TODO 1.0: Document this.
patkit-simulation.yamlSimulations are run on mock up tongue splines/contours extracted manually from
Peter Ladefoged’s Vowels and Consonants. A commented version of the
configuration walked through below can be found on PATKIT’s GitHub repository
in the example_configs folder.
The first parameters define where to save the resulting plots, if existing
files should be overwritten, and what message prefix should be used in logging
messages. If the overwrite_plots parameter is omitted, overwriting will be
confirmed individually for each existing plot file.

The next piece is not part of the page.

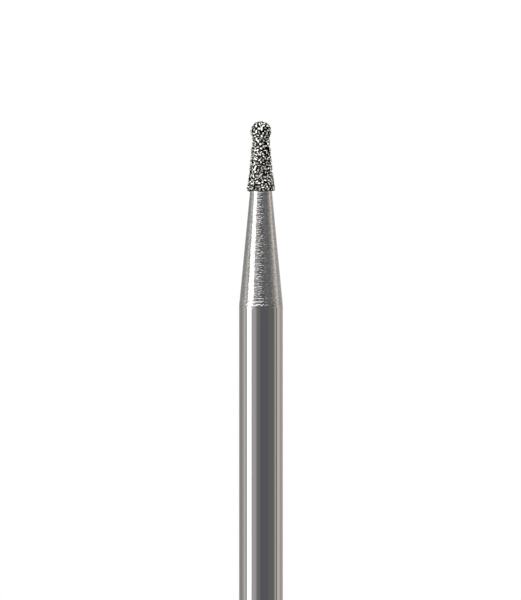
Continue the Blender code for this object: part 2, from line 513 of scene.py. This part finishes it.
def make_bond():
    """The nickel between the grains, from the tip round its lower edge and back to the steel."""
    outer = bond_profile(EDGE_HEIGHT + EDGE_CHAMFER)[1:]
    corner = (outer[-1][0] - EDGE_CHAMFER, EDGE_HEIGHT + EDGE_CHAMFER)
    seen = outer + arc(corner, EDGE_CHAMFER, 0.0, -math.pi / 2, EDGE_ARC_STEP)[1:]
    steel = cone_radius(EDGE_HEIGHT)
    hidden = [(steel - BOND_OVERLAP, EDGE_HEIGHT), (steel / 2, EDGE_HEIGHT + LIP_LENGTH)]
    profile = seen + hidden
    vertices = [(0.0, 0.0, BALL_HEIGHT + BALL_RADIUS + BOND_THICKNESS)]
    turns = [2.0 * math.pi * i / BOND_SEGMENTS for i in range(BOND_SEGMENTS)]
    for index, (radius, height) in enumerate(profile):
        for turn in turns:
            place = Vector((radius * math.cos(turn), radius * math.sin(turn), height)) / MM
            wave = BOND_WAVE * noise.noise(place * BOND_WAVES) if index < len(seen) else 0.0
            reach = radius + wave
            vertices.append((reach * math.cos(turn), reach * math.sin(turn), height))
    vertices.append((0.0, 0.0, EDGE_HEIGHT + LIP_LENGTH))
    bond = new_object("nickel_bond", vertices, ring_faces(len(profile), BOND_SEGMENTS))
    bond.data.shade_smooth()
    bond.data.materials.append(bond_material())
    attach(bond, "root")
    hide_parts("diamond_coating")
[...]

output_directory: "ultrafest2024/"
overwrite_plots: True
logging_notice_base: "Ultrafest 2024 simulation: "
Sound/contour selection is defined with IPA characters:
sounds:
- 'æ'
- 'i'
This parameter defines the used point-wise perturbations in millimeters.
perturbations:
- -2
- -1
- -.5
- .5
- 1
- 2
This parameter group defines the spline distance metric simulation.
contour_distance:
metric: "annd"
timestep: 1
sound_pair_params:
sounds:
- 'æ'
- 'i'
perturbed:
- 'second'
- 'first'
combinations: full_cartesian # also accepted: only_cross, only_self
This (rather simple) parameter group defines the spline shape metric simulation.
spline_shape_params:
metric: 'mci'
And finally the result figures are defined with the following parameter groups. To omit a figure from the final plotting just comment out or delete the group from the configuration file.
# This produces a plot with change in the distance metric plotted
# as a ray on the perturbed point of the contour.
distance_metric_ray_plot:
figure_size:
- 10.1
- 4.72
scale: 200
color_threshold:
- .1
- -.1
# Same as distance_metric_ray_plot but for shape metrics.
shape_metric_ray_plot:
figure_size:
- 7
- 3.35
scale: 20
color_threshold:
- 2
- .5
# Two panel plot that demonstrates how the perturbations are applied.

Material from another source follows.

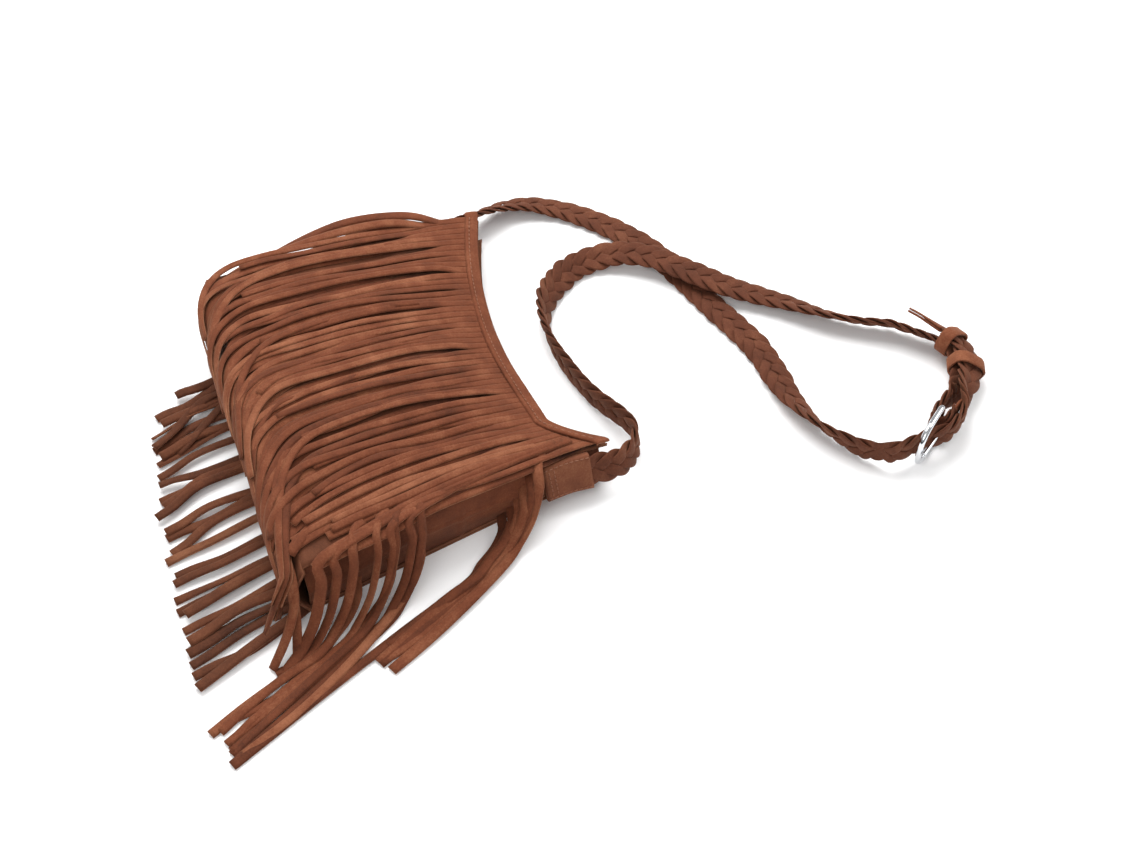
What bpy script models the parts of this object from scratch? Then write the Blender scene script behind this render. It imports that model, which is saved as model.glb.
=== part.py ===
"""Fringed suede bag lying on its back, front up. Metres, +Z up, +Y towards the bag's mouth.

The body is a front panel, a back panel and gussets. Slit fringe covers the front, hangs at both sides and
lies under the back. A flat braided strap runs from the two top corners to a buckle and two keepers.
"""
import math

import bmesh
import bpy
from mathutils import Vector

MM = 0.001

# Sheets
SUEDE = 1.8 * MM
GAP = 0.4 * MM
LAYER_GAP = 0.9 * MM

# Bag outline seen from above: bottom and top corners on the far (-X) and near (+X) sides
BOTTOM_FAR = Vector((-156 * MM, -43 * MM))
BOTTOM_NEAR = Vector((84 * MM, -65 * MM))
TOP_FAR = Vector((-150 * MM, 144 * MM))
TOP_NEAR = Vector((66 * MM, 134 * MM))
MOUTH_LOW = 109 * MM

# Height of the front panel's underside at the bottom edge and at the mouth
SIDE_HEIGHT = 42 * MM
SIDE_HEIGHT_MOUTH = 24 * MM
MIDDLE_HEIGHT = 48 * MM
MIDDLE_HEIGHT_MOUTH = 17 * MM
BOTTOM_BULGE = 7 * MM

# Fringe
SLIT = 1.0 * MM
YOKE = 0.90
STRIP_HALF = 2.9 * MM
FACE_ROWS = [0.95, YOKE, 0.78, 0.64, 0.5, 0.36, 0.2, 0.04]

# Strap
BRAID_WIDTH = 19 * MM
BRAID_THICKNESS = 4.4 * MM
LAYER = BRAID_THICKNESS / 2 + 1.1 * MM

KEEPER_GAP = 1.8 * MM
KEEPER_WIDTH = 9 * MM
KEEPER_THICKNESS = 1.5 * MM
TAB_WIDTH = 23 * MM
TAB_THICKNESS = 5 * MM
POINT_WIDTH = 15 * MM
POINT_THICKNESS = 3.4 * MM
POINT_STATIONS = 3
POINT_BLUNTNESS = 0.2

# Buckle: a rounded frame standing on edge, its bar upright
WIRE = 1.8 * MM
FRAME_HALF = 14.7 * MM
FRAME_DEPTH = 29.4 * MM
FRAME_CORNER = 11 * MM
BAR_FOOT = Vector((133.4 * MM, 330.6 * MM, WIRE + FRAME_HALF))
BUCKLE_ANGLE = math.atan2(-0.854, 0.52)
PRONG = 1.1 * MM
PRONG_EYE = 3.3 * MM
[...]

# See the Ultrafest 2024 extended abstract for an example.
demonstration_contour_plot:
filename: "demonstration_contour_plot.pdf"
figure_size:
- 6.4
- 4.8
sounds:
- 'æ'
- 'i'
patkit-manifest.yamlThese files are generated by PATKIT and may occasionally need to be amended by users when Scenarios and Exercises get moved around between users and computers. The file format is shown below.

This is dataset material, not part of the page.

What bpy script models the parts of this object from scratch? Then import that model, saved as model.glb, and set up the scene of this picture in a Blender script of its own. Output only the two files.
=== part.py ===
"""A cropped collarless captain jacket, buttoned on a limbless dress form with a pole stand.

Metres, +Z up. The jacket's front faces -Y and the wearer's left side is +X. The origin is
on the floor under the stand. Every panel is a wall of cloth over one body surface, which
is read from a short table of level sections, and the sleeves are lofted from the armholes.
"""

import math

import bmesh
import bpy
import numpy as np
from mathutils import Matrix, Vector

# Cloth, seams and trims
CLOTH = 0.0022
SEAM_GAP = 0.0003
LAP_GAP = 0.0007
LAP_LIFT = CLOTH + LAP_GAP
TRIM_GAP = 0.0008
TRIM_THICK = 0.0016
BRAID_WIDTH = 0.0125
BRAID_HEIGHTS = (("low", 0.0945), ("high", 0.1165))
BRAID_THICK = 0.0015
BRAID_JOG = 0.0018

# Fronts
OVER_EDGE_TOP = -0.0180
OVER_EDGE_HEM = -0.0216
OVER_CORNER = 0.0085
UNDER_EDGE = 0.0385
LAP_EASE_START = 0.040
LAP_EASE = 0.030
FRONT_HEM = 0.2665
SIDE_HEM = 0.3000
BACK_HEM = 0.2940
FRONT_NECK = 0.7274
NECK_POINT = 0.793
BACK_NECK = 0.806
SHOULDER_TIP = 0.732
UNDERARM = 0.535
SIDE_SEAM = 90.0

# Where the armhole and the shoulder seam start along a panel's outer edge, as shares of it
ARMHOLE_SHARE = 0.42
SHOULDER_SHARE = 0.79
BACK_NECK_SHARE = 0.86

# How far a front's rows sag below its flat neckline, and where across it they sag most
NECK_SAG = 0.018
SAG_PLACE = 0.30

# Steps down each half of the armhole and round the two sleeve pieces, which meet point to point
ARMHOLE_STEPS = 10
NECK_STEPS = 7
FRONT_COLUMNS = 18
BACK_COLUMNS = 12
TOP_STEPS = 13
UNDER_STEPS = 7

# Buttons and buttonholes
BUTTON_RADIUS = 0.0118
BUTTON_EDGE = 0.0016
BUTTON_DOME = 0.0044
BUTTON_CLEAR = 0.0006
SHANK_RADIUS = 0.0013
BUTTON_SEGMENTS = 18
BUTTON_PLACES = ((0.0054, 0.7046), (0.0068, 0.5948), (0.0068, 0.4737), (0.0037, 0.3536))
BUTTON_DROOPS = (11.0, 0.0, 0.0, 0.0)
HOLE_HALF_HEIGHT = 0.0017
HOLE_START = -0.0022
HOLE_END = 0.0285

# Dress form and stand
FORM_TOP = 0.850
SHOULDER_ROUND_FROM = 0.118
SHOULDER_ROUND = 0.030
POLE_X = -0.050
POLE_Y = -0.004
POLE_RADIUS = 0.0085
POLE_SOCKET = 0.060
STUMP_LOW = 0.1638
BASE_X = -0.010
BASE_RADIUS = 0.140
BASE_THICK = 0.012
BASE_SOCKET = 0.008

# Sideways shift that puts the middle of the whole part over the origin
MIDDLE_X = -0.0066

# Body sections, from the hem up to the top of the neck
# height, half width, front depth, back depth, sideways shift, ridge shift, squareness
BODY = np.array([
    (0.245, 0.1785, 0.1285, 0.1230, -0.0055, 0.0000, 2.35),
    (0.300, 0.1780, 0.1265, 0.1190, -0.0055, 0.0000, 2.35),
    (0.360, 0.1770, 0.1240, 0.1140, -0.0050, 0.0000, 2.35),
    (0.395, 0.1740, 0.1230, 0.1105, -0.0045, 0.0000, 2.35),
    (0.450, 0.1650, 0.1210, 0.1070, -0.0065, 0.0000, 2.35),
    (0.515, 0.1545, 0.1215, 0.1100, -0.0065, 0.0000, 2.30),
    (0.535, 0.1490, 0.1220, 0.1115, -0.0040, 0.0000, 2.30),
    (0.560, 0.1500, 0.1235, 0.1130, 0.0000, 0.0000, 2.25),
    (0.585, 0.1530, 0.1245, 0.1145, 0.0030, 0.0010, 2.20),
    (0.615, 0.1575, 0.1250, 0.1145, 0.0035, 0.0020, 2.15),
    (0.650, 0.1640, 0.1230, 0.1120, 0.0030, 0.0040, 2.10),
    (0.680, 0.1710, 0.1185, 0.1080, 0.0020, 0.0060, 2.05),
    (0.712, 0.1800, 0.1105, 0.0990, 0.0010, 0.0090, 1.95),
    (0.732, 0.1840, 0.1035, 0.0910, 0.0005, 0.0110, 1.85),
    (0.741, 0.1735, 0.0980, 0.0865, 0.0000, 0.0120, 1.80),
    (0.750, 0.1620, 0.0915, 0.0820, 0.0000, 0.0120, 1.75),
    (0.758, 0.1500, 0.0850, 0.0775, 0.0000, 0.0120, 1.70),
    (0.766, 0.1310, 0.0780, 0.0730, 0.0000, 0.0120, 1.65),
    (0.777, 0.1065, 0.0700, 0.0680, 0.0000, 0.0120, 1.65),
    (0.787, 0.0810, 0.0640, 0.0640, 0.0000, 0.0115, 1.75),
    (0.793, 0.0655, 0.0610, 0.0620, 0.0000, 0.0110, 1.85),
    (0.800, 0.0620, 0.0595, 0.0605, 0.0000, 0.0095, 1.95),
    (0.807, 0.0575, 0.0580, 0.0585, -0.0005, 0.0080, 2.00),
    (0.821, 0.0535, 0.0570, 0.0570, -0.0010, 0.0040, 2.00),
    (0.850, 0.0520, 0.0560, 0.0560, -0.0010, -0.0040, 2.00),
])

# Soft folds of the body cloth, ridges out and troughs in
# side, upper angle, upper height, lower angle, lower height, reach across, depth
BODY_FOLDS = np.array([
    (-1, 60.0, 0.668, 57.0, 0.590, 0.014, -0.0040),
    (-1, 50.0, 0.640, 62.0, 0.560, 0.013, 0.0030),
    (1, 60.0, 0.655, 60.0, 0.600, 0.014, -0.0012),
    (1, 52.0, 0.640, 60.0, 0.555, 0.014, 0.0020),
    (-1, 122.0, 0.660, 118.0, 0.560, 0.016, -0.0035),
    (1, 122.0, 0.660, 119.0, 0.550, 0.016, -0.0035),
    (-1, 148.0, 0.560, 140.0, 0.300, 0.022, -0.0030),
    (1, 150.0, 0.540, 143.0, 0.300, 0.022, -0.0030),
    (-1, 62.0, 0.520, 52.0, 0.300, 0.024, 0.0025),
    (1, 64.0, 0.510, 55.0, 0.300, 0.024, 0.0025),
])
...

Paths should be given as relative to the manifest file. That way if the subtree containing the recorded and the PATKIT data gets moved, the links do not break.
Scenarios:
../../derived_data/tongue_data_1_1
../../derived_data/tongue_data_1_1_exclusions
../../derived_data/tongue_data_1_1_splines
Exercises:
../../exercises/tongue_data_1_1_Pertti
../../exercises/tongue_data_1_1_Phoebe_Phonetician
../../exercises/tongue_data_1_1_Participant_1
session-config.yamlTODO 0.27: Update the below description.
Until the data structure update in v0.19.0 only one data source is allowed.
Accepted names will be AAA, RASL, EVA (once flow data reading is
included), and WAV for plain audio recordings with possible accompanying
TextGrids.
# This tells SATKIT which metadata importer to use.
data_source_name: AAA
Paths detail where different types of data can be found.
# Paths to data, metadata and instructions.
paths:
# This is where we read the data and metadata from. Leave the data type
# specific directories empty if everything is in one directory. Dataset's
# root directory is determined at run time .
wav:
textgrid:
ultrasound:
# Where to find the spline import data. This is assumed to be relative to data
# path.
spline_config: spline_config.yaml
Spline config specifies spline format (these can vary quite a lot) and gives additional instructions on how to trim splines (which spline points are unreliable) before processing.
spline-config.yamlTODO 0.24: This will be updated in the next configuration update.
import_config:
# Single spline file for all recordings (True) or one for each recording
# (False).
single_spline_file: True
# Only one of the following will be in use.
# If a single spline file, what is it called.
spline_file: File003_splines.csv
# If not a single spline, what glob pattern should be used to find the splines.
# E.g. '*.csv'
spline_file_extension: '_splines.csv'
# Do the files have a header row?
# Please note that possible header row information is ignored.
headers: True
# What delimiter does the file use. If left empty, this defaults to a tabulator.
delimiter:
# Either 'polar' or 'Cartesian'
coordinates: polar
# Are the coordinates interleaved in
# interleaved format (True): point1/x point1/y point2/x point2/y
# or non-interleaved (False): point1/x point2/x ... point1/y point2/y
interleaved_coords: False
# These are listed in order of appearance in the file.
# Please note that possible header row information is ignored.
# Accepted values:
# - ignore: marks a column to be ignored, unlike the others below,
# can be used several times
# - id: used to identify the speaker,
# often contained in a csv field called 'family name'
# - given names: appended to 'id' if not marked 'ignore'
# - date and time: dat3 and time of recording
# - prompt: prompt of recording, used to identify the recording with 'id'
# - annotation label: optional field containing annotation information
# - time in recording: timestamp of the frame this spline belongs to
# - number of spline points: number of sample points in the spline used
# to parse the coordinates and possible confidence information
meta_columns:
- id
- date and time
- time in recording
- prompt
- number of spline points
# These will be either interleaved or not as specified by 'interleaved coords'.
# Confidence values are always assumed to be non-interleaved.
# Accepted values: 'r' with 'phi', 'x' with 'y', and 'confidence'
data_columns:
- r
- phi
- confidence
Finally, ignore_points specifies how many points should be trimmed from the
front and how many from the back of the spline (in this order). To trim no
points, give the value 0.
data_config:
# How many points should be ignored at the front and at the end of a spline.
# All of the data is always read in, This setting is used in plotting and
# processing the splines. Defaults to 0 at front and 0 at back if not specified:
# ignore_points:
# - 0
# - 0
ignore_points:
- 11
- 0